> _WHAT TO WORK ON_: Every line from the first one to the line containing "1.0, 1.0, 1.0)" should be echoed exactly; leave out the rest.

- - - -

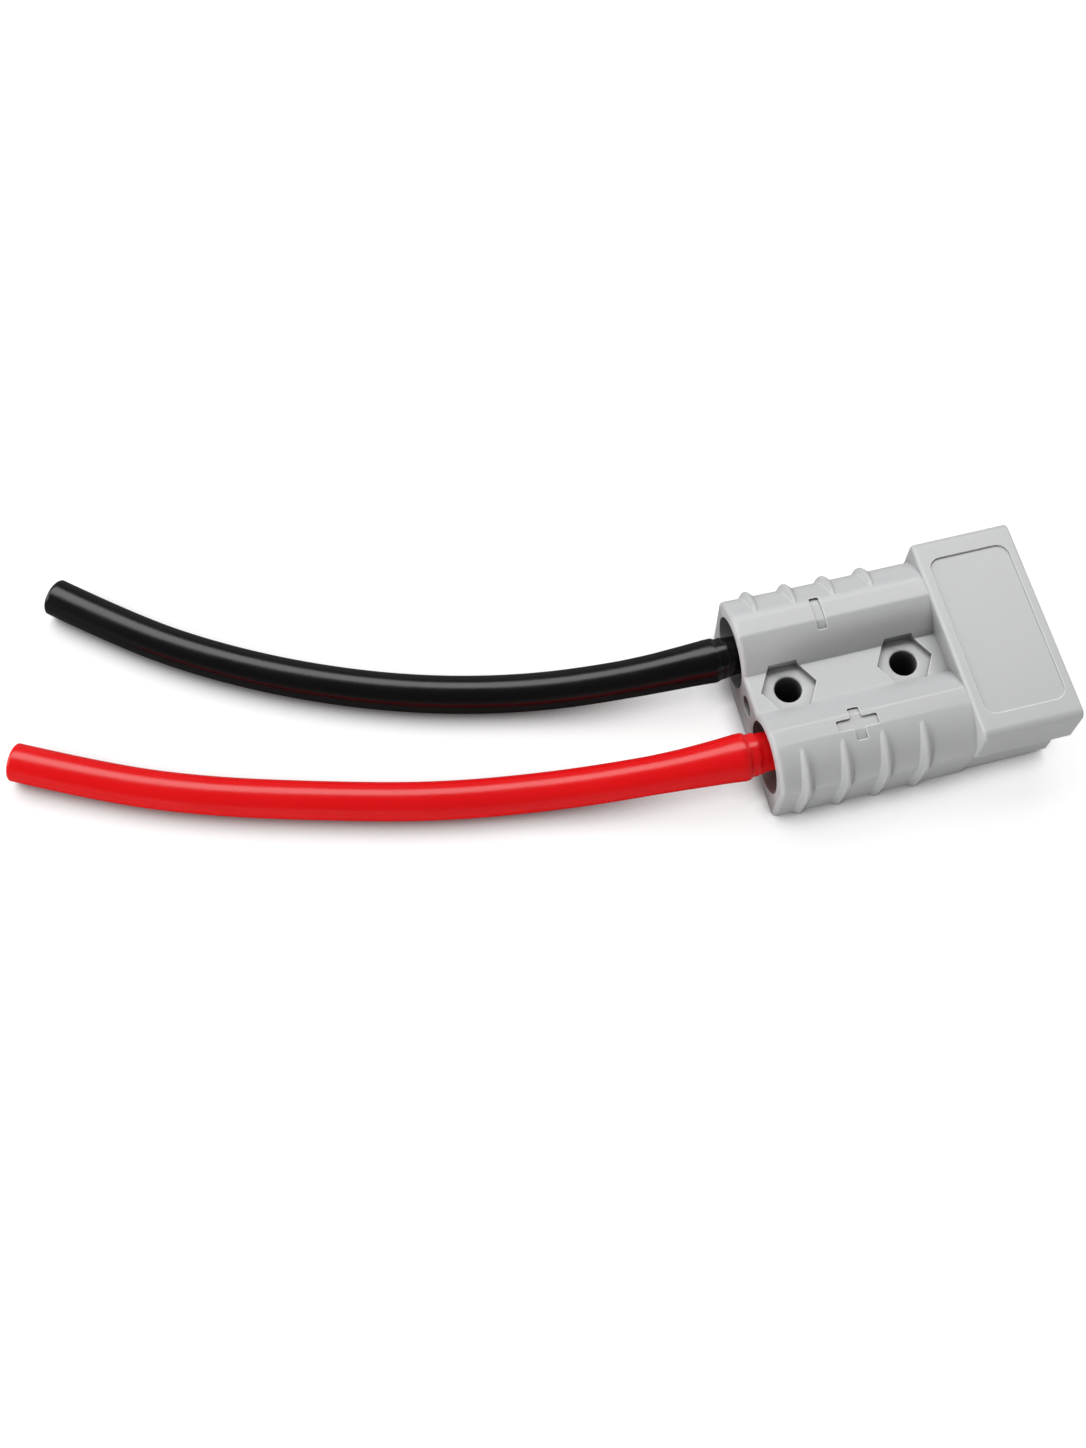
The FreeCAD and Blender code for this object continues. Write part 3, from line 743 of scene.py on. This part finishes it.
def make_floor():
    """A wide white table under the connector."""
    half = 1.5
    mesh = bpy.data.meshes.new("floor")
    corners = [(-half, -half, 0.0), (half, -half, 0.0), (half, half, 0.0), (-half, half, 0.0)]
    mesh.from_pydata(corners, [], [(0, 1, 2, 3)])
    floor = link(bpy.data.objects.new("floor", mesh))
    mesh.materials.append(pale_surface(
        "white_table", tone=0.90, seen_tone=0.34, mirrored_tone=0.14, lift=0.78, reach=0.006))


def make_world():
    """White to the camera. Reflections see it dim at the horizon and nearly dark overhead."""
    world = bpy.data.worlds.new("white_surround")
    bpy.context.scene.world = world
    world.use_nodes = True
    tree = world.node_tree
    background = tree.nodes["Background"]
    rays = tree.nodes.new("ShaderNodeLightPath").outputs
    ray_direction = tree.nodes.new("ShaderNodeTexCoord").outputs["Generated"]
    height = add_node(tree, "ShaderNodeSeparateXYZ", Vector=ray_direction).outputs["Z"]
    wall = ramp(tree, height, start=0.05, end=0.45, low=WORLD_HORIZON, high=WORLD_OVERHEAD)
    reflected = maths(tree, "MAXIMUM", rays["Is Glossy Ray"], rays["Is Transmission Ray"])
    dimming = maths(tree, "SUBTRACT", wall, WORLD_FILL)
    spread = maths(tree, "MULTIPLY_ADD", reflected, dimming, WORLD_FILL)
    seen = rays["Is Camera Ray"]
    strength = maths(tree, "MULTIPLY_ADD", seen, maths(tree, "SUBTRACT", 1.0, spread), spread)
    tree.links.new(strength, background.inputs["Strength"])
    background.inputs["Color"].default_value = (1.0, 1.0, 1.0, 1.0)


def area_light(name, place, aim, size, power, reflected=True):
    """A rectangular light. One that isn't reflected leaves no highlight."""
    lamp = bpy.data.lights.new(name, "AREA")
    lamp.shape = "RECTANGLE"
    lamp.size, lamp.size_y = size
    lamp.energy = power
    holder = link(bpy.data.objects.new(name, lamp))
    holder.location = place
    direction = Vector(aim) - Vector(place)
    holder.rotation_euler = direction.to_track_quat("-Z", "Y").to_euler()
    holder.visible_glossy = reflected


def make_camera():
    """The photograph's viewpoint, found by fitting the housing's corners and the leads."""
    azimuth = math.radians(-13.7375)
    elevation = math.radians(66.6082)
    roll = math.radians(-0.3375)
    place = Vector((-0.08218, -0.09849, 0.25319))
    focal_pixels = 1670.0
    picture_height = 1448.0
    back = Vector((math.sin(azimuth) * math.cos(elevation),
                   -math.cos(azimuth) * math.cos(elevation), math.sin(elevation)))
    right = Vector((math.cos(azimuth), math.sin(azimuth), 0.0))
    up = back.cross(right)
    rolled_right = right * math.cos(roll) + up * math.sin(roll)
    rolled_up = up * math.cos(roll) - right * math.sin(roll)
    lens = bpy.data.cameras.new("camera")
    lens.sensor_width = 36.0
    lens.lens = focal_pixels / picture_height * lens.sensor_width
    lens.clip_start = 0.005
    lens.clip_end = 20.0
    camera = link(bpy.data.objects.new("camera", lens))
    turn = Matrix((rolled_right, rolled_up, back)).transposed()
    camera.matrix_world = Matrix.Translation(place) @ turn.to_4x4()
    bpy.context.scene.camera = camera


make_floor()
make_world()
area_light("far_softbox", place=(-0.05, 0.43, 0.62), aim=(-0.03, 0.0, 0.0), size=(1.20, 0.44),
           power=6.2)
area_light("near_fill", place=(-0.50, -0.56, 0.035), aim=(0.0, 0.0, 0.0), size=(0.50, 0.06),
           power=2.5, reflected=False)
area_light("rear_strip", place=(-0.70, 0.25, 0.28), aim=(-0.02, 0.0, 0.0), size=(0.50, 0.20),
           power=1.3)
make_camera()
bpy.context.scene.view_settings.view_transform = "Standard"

- - - -

> _CORRECT RESULT_:
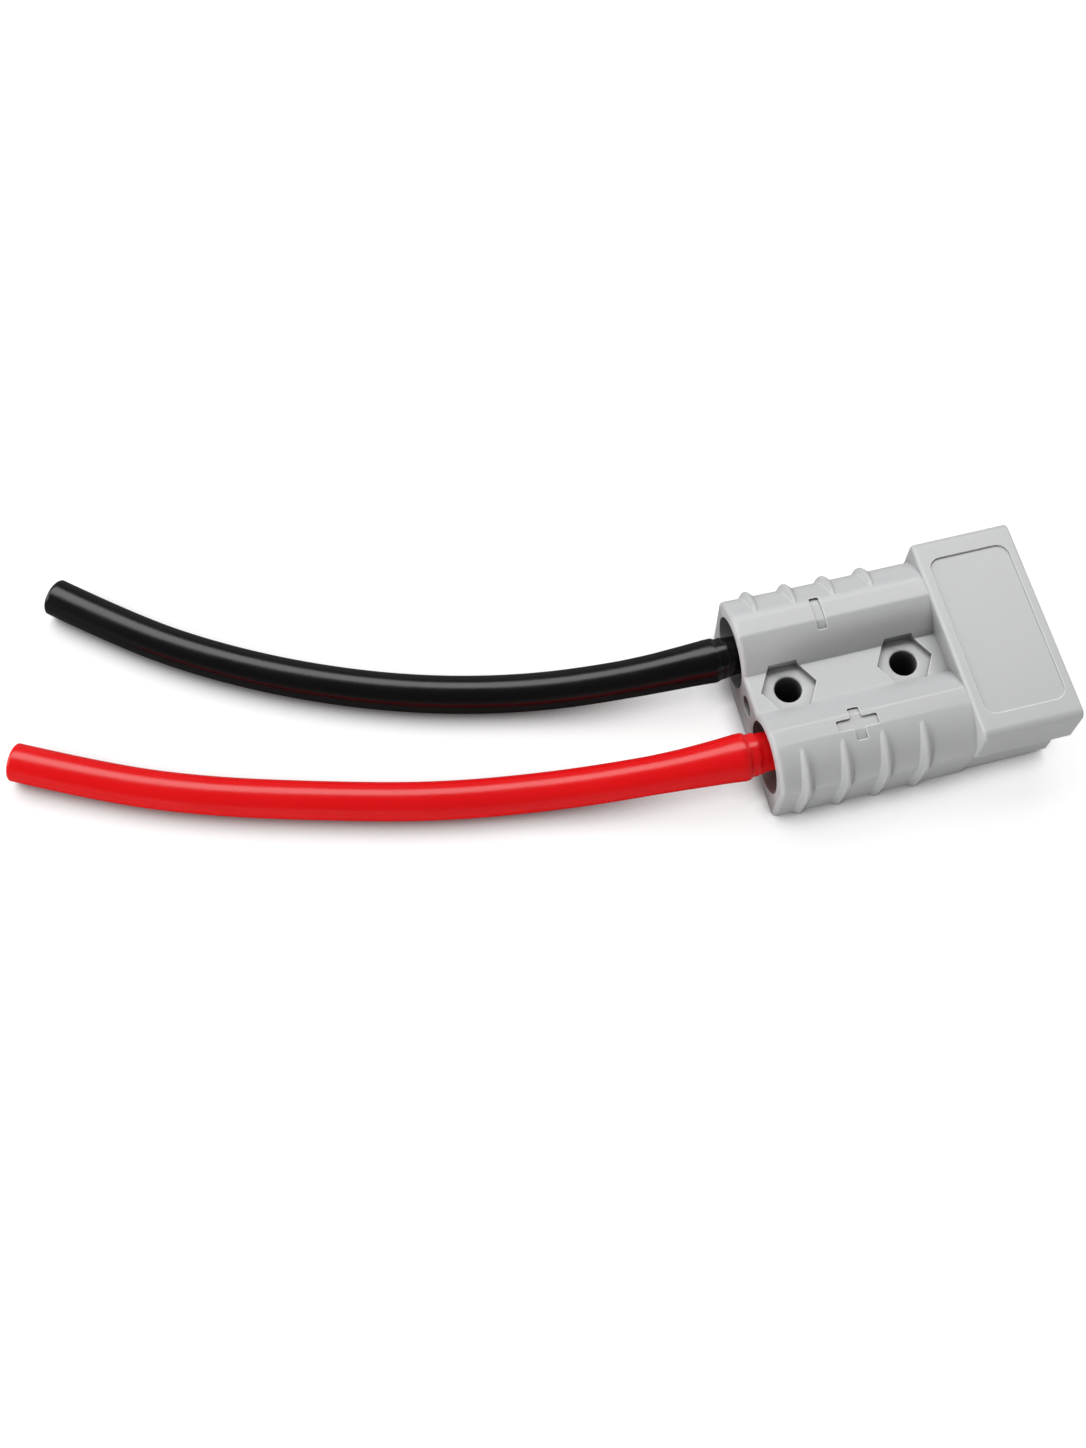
The FreeCAD and Blender code for this object continues. Write part 3, from line 743 of scene.py on. This part finishes it.
def make_floor():
    """A wide white table under the connector."""
    half = 1.5
    mesh = bpy.data.meshes.new("floor")
    corners = [(-half, -half, 0.0), (half, -half, 0.0), (half, half, 0.0), (-half, half, 0.0)]
    mesh.from_pydata(corners, [], [(0, 1, 2, 3)])
    floor = link(bpy.data.objects.new("floor", mesh))
    mesh.materials.append(pale_surface(
        "white_table", tone=0.90, seen_tone=0.34, mirrored_tone=0.14, lift=0.78, reach=0.006))


def make_world():
    """White to the camera. Reflections see it dim at the horizon and nearly dark overhead."""
    world = bpy.data.worlds.new("white_surround")
    bpy.context.scene.world = world
    world.use_nodes = True
    tree = world.node_tree
    background = tree.nodes["Background"]
    rays = tree.nodes.new("ShaderNodeLightPath").outputs
    ray_direction = tree.nodes.new("ShaderNodeTexCoord").outputs["Generated"]
    height = add_node(tree, "ShaderNodeSeparateXYZ", Vector=ray_direction).outputs["Z"]
    wall = ramp(tree, height, start=0.05, end=0.45, low=WORLD_HORIZON, high=WORLD_OVERHEAD)
    reflected = maths(tree, "MAXIMUM", rays["Is Glossy Ray"], rays["Is Transmission Ray"])
    dimming = maths(tree, "SUBTRACT", wall, WORLD_FILL)
    spread = maths(tree, "MULTIPLY_ADD", reflected, dimming, WORLD_FILL)
    seen = rays["Is Camera Ray"]
    strength = maths(tree, "MULTIPLY_ADD", seen, maths(tree, "SUBTRACT", 1.0, spread), spread)
    tree.links.new(strength, background.inputs["Strength"])
    background.inputs["Color"].default_value = (1.0, 1.0, 1.0, 1.0)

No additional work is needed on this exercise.